There are ten of them, and the tradition naturally groups them into two "tables." The first three concern our relationship with God: worship him alone and reject idols, honour his name rather than treat it carelessly, and keep holy the day set aside for him. The remaining seven concern our relationships with each other: honour your parents, do not kill, do not commit adultery, do not steal, do not bear false witness, do not covet your neighbour's spouse, and do not covet your neighbour's goods. (Different Christian traditions number these slightly differently — Catholics and Lutherans follow one ancient counting, while many other churches follow another — but the content is the same.)

Jesus himself shows how to read them. When asked for the greatest commandment, he names love of God with your whole self, and love of neighbour as yourself, saying everything hangs on these two. That's exactly the shape of the two tables: the first three are how love of God takes concrete form, and the last seven are how love of neighbour does. So the Commandments aren't ten unrelated prohibitions; they're a single law of love spelled out in specific, livable ways. The "thou shalt nots" are simply love drawing clear lines around what love will never do — love does not betray, exploit, lie to, or discard the people it claims to care about.

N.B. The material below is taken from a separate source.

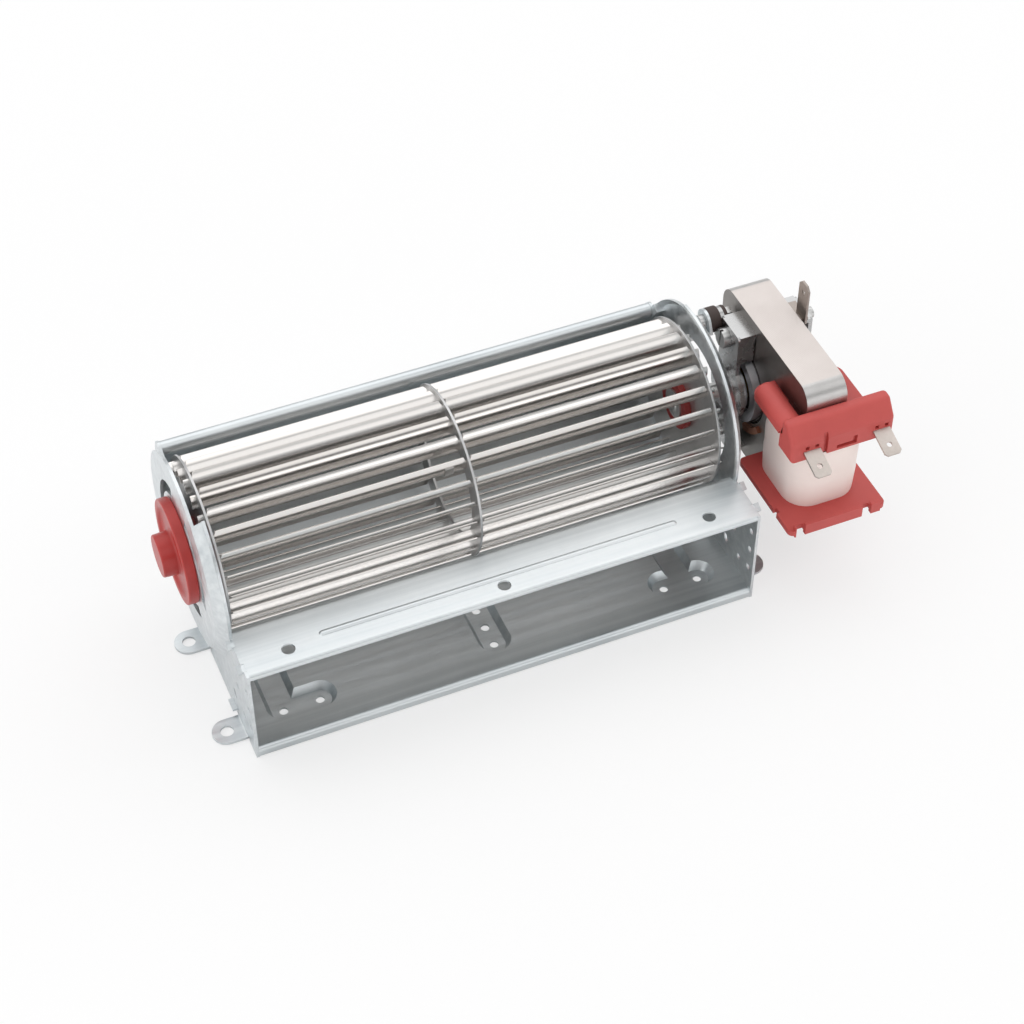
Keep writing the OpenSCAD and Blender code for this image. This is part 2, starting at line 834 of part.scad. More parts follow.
module stator_core()
{
    color(core_grey) placed() difference() {
        along_x(core_x, stack_t) difference() {
            round_rect([core_front, -core_half], [core_back, core_half], core_corner);
            translate([core_front - 1, -arm_z]) square([window_back - core_front + 1, 2 * arm_z]);
            key_outline(seat_gap);
        }
        rod(bore_r, core_x - 1, core_x2 + 1);
        for (s = [-1, 1]) about_x(core_x - 1) translate([screw_y, s * screw_z, 0])
            cylinder(r = screw_r + 0.1, h = stack_t + 2);
        shade_slots(core_x - 1, core_x2 + 1, seat_gap);
    }
}

module coil_core()
{
    w = key_w / 2;
    mid = (core_front + leg_back) / 2;
    top = arm_z + key_h;
    color(core_grey) placed() along_x(core_x, stack_t)
        polygon([[core_front, -arm_z], [mid - w + 0.8, -arm_z], [mid - w, -top], [mid + w, -top],
            [mid + w - 0.8, -arm_z], [leg_back, -arm_z], [leg_back, arm_z],
            [mid + w - 0.8, arm_z], [mid + w, top], [mid - w, top],
            [mid - w + 0.8, arm_z], [core_front, arm_z]]);
}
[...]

It's also worth noticing how many are stated as negatives. That's not pessimism; it's protection. A negative command guards something precious by naming the few things that would destroy it, while leaving enormous room for creativity in the positive. "Do not steal" fences off a small, ruinous behaviour and leaves wide open every generous, honest way of handling property. In that sense each prohibition is the floor, not the ceiling — the minimum that love requires, beneath which a relationship cannot survive.

Finally, the Church receives these commandments not as expired ancient law but as permanently binding, deepened and interiorised by Christ. Jesus pushes them inward: not only "do not kill" but do not nurse murderous contempt; not only "do not commit adultery" but guard the heart. The Commandments, read through him, become a portrait of the renewed heart God's grace makes possible — which is why the Church has always used them to examine conscience and to teach the basics of a good life.

Why this matters

In a culture that often treats morality as private taste, the Commandments insist there are real obligations written into how we were made — toward God and toward each other. They give moral life a backbone: clear, memorable, non-negotiable commitments that protect the most vulnerable goods (life, marriage, property, truth, reputation). And because Jesus binds them to love, keeping them is never mere compliance; it's how love keeps faith with God and neighbour in practice.

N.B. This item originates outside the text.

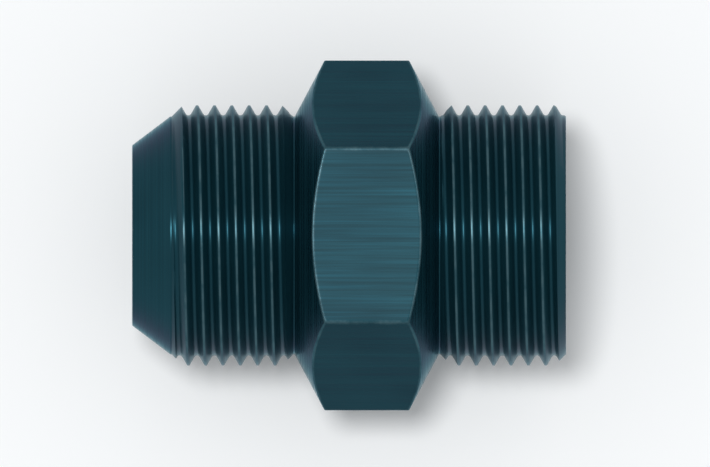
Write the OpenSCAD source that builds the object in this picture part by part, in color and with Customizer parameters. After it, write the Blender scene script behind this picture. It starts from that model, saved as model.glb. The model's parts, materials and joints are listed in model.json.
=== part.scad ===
// Pneumatic orifice valve: a one-piece fitting turned from hexagonal bar.
// A wide bore runs in from the coned inlet end. It stops short of the outlet
// face, and a small orifice through the web that is left meters the flow.
// Both ends carry the same right-hand external thread.
//
// The axis lies along X, inlet at -X and outlet at +X. The valve rests on one
// flat of its hexagon: z = 0 is that flat, and x = 0 is half the length.

/* [Lengths] */
// Inlet face to the foot of the collar
inlet_end_length = 11.9; // [9:0.1:20]
// Width of the collar between its two feet, where its side faces start
collar_width = 10.55; // [9:0.05:16]
// Foot of the collar to the outlet face
outlet_end_length = 9.3; // [6:0.1:18]

/* [Collar] */
// Wrench size of the hexagon, across its flats
hex_across_flats = 22.225; // [21:0.025:27]
// Lean of the collar's side faces from square to the axis, in degrees
collar_face_angle = 28; // [20:1:32]

/* [Threads] */
// Outside diameter of both threads
thread_d = 19.05; // [16:0.05:20]
// Distance from crest to crest
thread_pitch = 1.27; // [0.8:0.01:1.8]
// How far the grooves and end chamfers go below the thread's root
relief_below_root = 0.09; // [0.05:0.01:0.3]
// Width of the flat bottom between a thread and the cone beside it
groove_flat = 0.1; // [0.05:0.01:0.6]
// Inlet face to the first crest, measured on the +Y side
inlet_first_crest = 3.48; // [3:0.01:5]
// Outlet face to the first crest, measured on the +Y side
outlet_first_crest = 0.84; // [0.5:0.01:2]

/* [Inlet nose] */
// Diameter of the flat end face of the nose
nose_d = 13.2; // [10:0.1:14]
// Angle of the nose's cone from the axis, which seats a flared tube
nose_angle = 37; // [30:1:45]

/* [Passage] */
// Diameter of the inlet bore
bore_d = 7; // [4:0.1:9]
// Diameter of the metering orifice
orifice_d = 2.15; // [0.5:0.05:3.5]
// Length of the orifice, which is the thickness of the web it pierces
orifice_length = 2.5; // [1:0.1:5]
// Chamfer at the mouths of the bore and the orifice
mouth_chamfer = 0.12; // [0.05:0.01:0.4]

/* [Hidden] */

// Round surfaces
$fn = 96;

// Straight steps in one turn of the thread
turn_steps = 48;

// A 60 degree thread with a rounded root. Its depth and the flat on its crest
// are shares of the pitch.
flank_slope = tan(60);
depth_share = 0.577;
crest_share = 1 / 8;
thread_depth = depth_share * thread_pitch;
thread_r = thread_d / 2;
root_r = thread_r - thread_depth;
relief_r = root_r - relief_below_root;

// Three flats stand for the root's arc. The sloping two start this share of the
// depth above the bottom, and the bottom flat is this share of their width.
corner_share = 0.1;
root_share = 0.55;

// Half widths of the thread groove: at the crest, where each flank turns into
// the root, and of the flat bottom of the root
crest_half = thread_pitch * (1 - crest_share) / 2;
corner_r = root_r + corner_share * thread_depth;
corner_half = crest_half - (thread_r - corner_r) / flank_slope;
root_half = root_share * corner_half;

// Points in the outline of one groove
groove_points = 8;

valve_length = inlet_end_length + collar_width + outlet_end_length;
collar_end = inlet_end_length + collar_width;
bore_depth = valve_length - orifice_length;
nose_length = (relief_r - nose_d / 2) / tan(nose_angle);

// The round core ends inside the web, between the bore and the outlet face
core_end = valve_length - orifice_length / 2;

// The collar's outline goes a little past the bar's corners, so that its side
// faces cut all six of them
turning_margin = 0.5;
hex_corner_r = hex_across_flats / 2 / cos(30);
collar_r = hex_corner_r + turning_margin;
collar_face_run = (collar_r - relief_r) * tan(collar_face_angle);

// The flat sides of a threaded end just enclose the round core, with this gap
core_gap = 0.001;
thread_end_r = relief_r / cos(180 / turn_steps) + core_gap;

// How far a cutting tool reaches past the metal it cuts
over = 1;

function clamp(x, low, high) = max(low, min(x, high));

// Radius of the blank between low and high, with a 45 degree chamfer at each
function blank_radius(x, low, high) =
    min(thread_r, thread_end_r + min(x - low, high - x));

// Radius of the groove's flank at an offset from the groove's middle
function flank_radius(offset) = thread_r - (crest_half - offset) * flank_slope;

// Offset at which a flank of the groove meets the chamfer nearest to it. side
// is -1 for the flank before the groove's middle and 1 for the one after it.
function chamfer_cut(middle, side, low, high) =
    let (
        inward = min(middle - low, high - middle),
        chamfer_slope = inward == middle - low ? side : -side,
        rise = thread_end_r + inward - thread_r + crest_half * flank_slope
    )
    clamp(rise / (flank_slope - chamfer_slope), corner_half, crest_half);

// Outline of one groove from crest to crest: [distance along the axis, radius]
function groove_outline(middle, low, high) =
    let (
        before = chamfer_cut(middle, -1, low, high),
        after = chamfer_cut(middle, 1, low, high)
    )
    [
        for (point = [
            [-crest_half, flank_radius(crest_half)],
            [-before, flank_radius(before)],
            [-corner_half, flank_radius(corner_half)],
            [-root_half, root_r],
            [root_half, root_r],
            [corner_half, flank_radius(corner_half)],
            [after, flank_radius(after)],
            [crest_half, flank_radius(crest_half)]
        ])
        let (x = clamp(middle + point[0], low, high))
        [x, min(point[1], blank_radius(x, low, high))]
    ];

// Points coincide where a turn runs past the end, or no chamfer cuts its flank
function has_area(p) = p[0] != p[1] && p[1] != p[2] && p[2] != p[0];

// A right-hand thread between low and high, chamfered at both ends, with a
// crest on the +Y side at x = crest. Each turn's outline joins the next one's.
module threaded_end(crest, low, high) {
    first_turn = floor((low - crest) / thread_pitch) - 1;
    last_turn = ceil((high - crest) / thread_pitch);
    rows = groove_points * (last_turn - first_turn + 1);
    points = [
        for (step = [0:turn_steps])
            let (angle = 360 * step / turn_steps)
            for (turn = [first_turn:last_turn])
                let (middle = crest + thread_pitch * (turn + 0.5 + step / turn_steps))
                for (point = groove_outline(middle, low, high))
                    [point[0], point[1] * cos(angle), point[1] * sin(angle)]
    ];
    surface = [
        for (step = [0:turn_steps - 1])
            for (row = [0:rows - 2])
                let (a = step * rows + row, b = a + rows)
                for (face = [[a, a + 1, b + 1], [a, b + 1, b]])
                    if (has_area([for (i = face) points[i]]))
                        face
    ];
    low_end = [for (step = [0:turn_steps - 1]) step * rows];
    high_end = [for (step = [turn_steps - 1:-1:0]) step * rows + rows - 1];
    polyhedron(points, concat(surface, [low_end, high_end]), convexity = 20);
}

// The hexagonal bar turned down to the nose, the core that carries the threads,
// and the collar with its sloping side faces. One flat of the bar faces down.
module turned_bar() {
    rotate([0, 90, 0])
        intersection() {
            rotate_extrude()
                polygon([
                    [0, 0],
                    [nose_d / 2, 0],
                    [relief_r, nose_length],
                    [relief_r, inlet_end_length],
                    [collar_r, inlet_end_length + collar_face_run],
                    [collar_r, collar_end - collar_face_run],
                    [relief_r, collar_end],
                    [relief_r, core_end],
                    [0, core_end]
                ]);
            translate([0, 0, -over])
                rotate(30)
                    cylinder(r = hex_corner_r, h = valve_length + 2 * over, $fn = 6);
        }
}

// The bore, the orifice and the chamfers at their mouths
module passage() {
    rotate([0, 90, 0])
        rotate_extrude()
            polygon([
                [0, -over],
                [bore_d / 2 + mouth_chamfer + over, -over],
                [bore_d / 2, mouth_chamfer],
                [bore_d / 2, bore_depth],
                [orifice_d / 2, bore_depth],
                [orifice_d / 2, valve_length - mouth_chamfer],
                [orifice_d / 2 + mouth_chamfer + over, valve_length + over],
                [0, valve_length + over]
            ]);
}

module orifice_valve_body() {
    color([0.07, 0.24, 0.30])
        translate([-valve_length / 2, 0, hex_across_flats / 2])
            difference() {
                union() {
                    turned_bar();
                    threaded_end(
                        inlet_first_crest,
                        nose_length + groove_flat,
                        inlet_end_length - groove_flat
                    );
                    threaded_end(
                        valve_length - outlet_first_crest,
                        collar_end + groove_flat,
                        valve_length
                    );
                }
                passage();
            }
}

orifice_valve_body();
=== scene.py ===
# %% [markdown]
# # A pneumatic orifice valve in Blender
#
# The valve is one piece of metal, turned from hexagonal bar. Air enters a wide
# bore at the coned end and leaves through a small orifice at the other. This
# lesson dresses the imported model: it gives the body fine threads and rounded
# edges, a dark teal anodised finish, and bare machined metal in the passage.

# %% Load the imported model
import json
import math

import bmesh
import bpy
import numpy as np
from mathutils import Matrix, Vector


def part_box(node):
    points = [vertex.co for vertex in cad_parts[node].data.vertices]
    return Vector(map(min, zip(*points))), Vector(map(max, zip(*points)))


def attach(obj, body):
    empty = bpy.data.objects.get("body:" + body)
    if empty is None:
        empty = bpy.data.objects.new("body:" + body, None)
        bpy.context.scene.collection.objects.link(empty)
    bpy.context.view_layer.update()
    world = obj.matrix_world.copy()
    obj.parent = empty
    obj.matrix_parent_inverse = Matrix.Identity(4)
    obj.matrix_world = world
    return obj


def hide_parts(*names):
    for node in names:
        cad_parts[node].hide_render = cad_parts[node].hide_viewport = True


NODE = "orifice_valve_body"
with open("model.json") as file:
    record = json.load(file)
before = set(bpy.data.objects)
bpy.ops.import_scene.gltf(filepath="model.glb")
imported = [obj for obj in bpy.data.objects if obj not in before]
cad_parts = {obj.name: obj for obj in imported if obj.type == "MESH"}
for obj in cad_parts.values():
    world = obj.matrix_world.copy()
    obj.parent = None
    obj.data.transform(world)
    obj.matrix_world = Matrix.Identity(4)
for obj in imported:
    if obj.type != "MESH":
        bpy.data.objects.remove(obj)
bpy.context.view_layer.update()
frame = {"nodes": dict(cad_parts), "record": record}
print("nodes:", sorted(frame["nodes"]))

# %% [markdown]
# ## Sizes
#
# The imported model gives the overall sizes: its box holds the length and the
# hexagon, and its record holds the two bores. What the box can't tell, such as
# the thread's pitch, is named in millimetres. A designer works this way round so
# that the dressed body can't drift away from the model it stands for.

# %% Read the sizes
MM = 0.001
low_corner, high_corner = (Vector(corner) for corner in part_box(NODE))
mounts = {mount["name"]: mount for mount in frame["record"]["mounts"]}

INLET_X, OUTLET_X = low_corner.x, high_corner.x
HEX_FLAT = (high_corner.z - low_corner.z) / 2
AXIS_Z = (high_corner.z + low_corner.z) / 2

BORE_R = mounts["inlet_bore"]["dims"]["r_mm"] * MM
ORIFICE_R = mounts["outlet_orifice"]["dims"]["r_mm"] * MM
MOUTH_CHAMFER = 0.12 * MM
WEB_X = INLET_X + MOUTH_CHAMFER + mounts["inlet_bore"]["dims"]["length_mm"] * MM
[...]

Myth Common misunderstanding

People often hear the Commandments as God being controlling — a divine spoilsport limiting human freedom. But the order in Scripture flips that: freedom comes first (God liberates the people), and the Commandments are given to protect that freedom from the new slaveries of sin. They aren't restrictions on a free life; they're the guardrails that keep a free life from destroying itself.

Scripture connections

  • Exodus 20:1-17 — the giving of the Commandments at Sinai, opening with God's reminder that he freed the people from Egypt.
  • Deuteronomy 5:6-21 — the second scriptural statement of the Decalogue, reaffirming it for the next generation.
  • Matthew 22:37-40 — Jesus reduces the whole law to love of God and neighbour, revealing the inner logic of the two tables.
  • Matthew 19:17-19 — Jesus tells the rich young man that entering life means keeping the commandments, then lists several of them.

Church teaching references

Reflect

If you read the Ten Commandments as the *minimum* love requires rather than the maximum God expects, which one is quietly inviting you to go further than mere rule-keeping?